Naismith's rule helps with the planning of a walking or hiking expedition by calculating how long it will take to travel the intended route, including any extra time taken when walking uphill. This rule of thumb was devised by William W. Naismith, a Scottish mountaineer, in 1892.[1][3][4] A modern version can be formulated as follows:

Allow one hour for every 3 miles (5 km) forward, plus an additional hour for every 2,000 feet (600 m) of ascent.[2][5]

Assumptions and calculations

Pace[6] in minutes per kilometre or mile vs. slope angle resulting from Naismith's rule[7] for basal speeds of 5 and 4 km / h.[n 1]

The original Naismith's rule from 1892 says that one should allow one hour per three miles on the map and an additional hour per 2000 feet of ascent.[1][4] It is included in the last sentence of his report from a trip.[1][8]

Today it is formulated in many ways.
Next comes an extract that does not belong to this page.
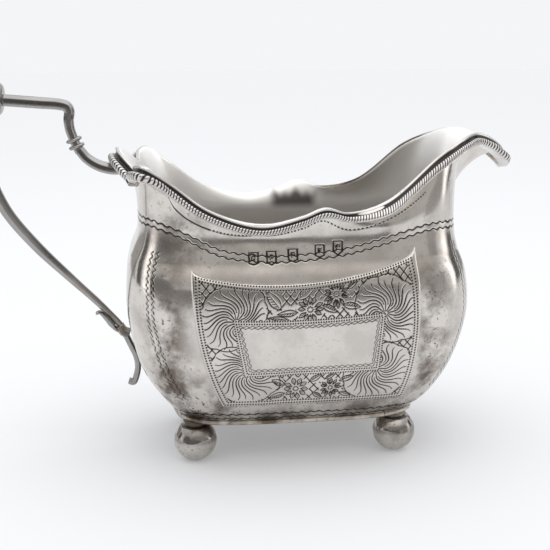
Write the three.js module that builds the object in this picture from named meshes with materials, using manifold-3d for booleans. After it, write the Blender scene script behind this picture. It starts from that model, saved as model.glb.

Naismith's 1 h / 3 mi + 1 h / 2000 ft can be replaced by:

  • 1 h / 3 mi (5 km) + 1 h / 2000 ft (600 m)[2][5][9]
  • 1 h / 5 km (3 mi) + 1/2 h / 300 m (1000 ft)[10][11][12]
  • 3 mph + ½ h / 1000 ft
    5 km/h + ½ h / 300 m[13][n 2]
  • 12 min / 1 km + 10 min / 100 m[8]

The basic rule assumes hikers of reasonable fitness, on typical terrain, and under normal conditions. It does not account for delays, such as extended breaks for rest or sightseeing, or for navigational obstacles. For planning expeditions a team leader may use Naismith's rule in putting together a route card.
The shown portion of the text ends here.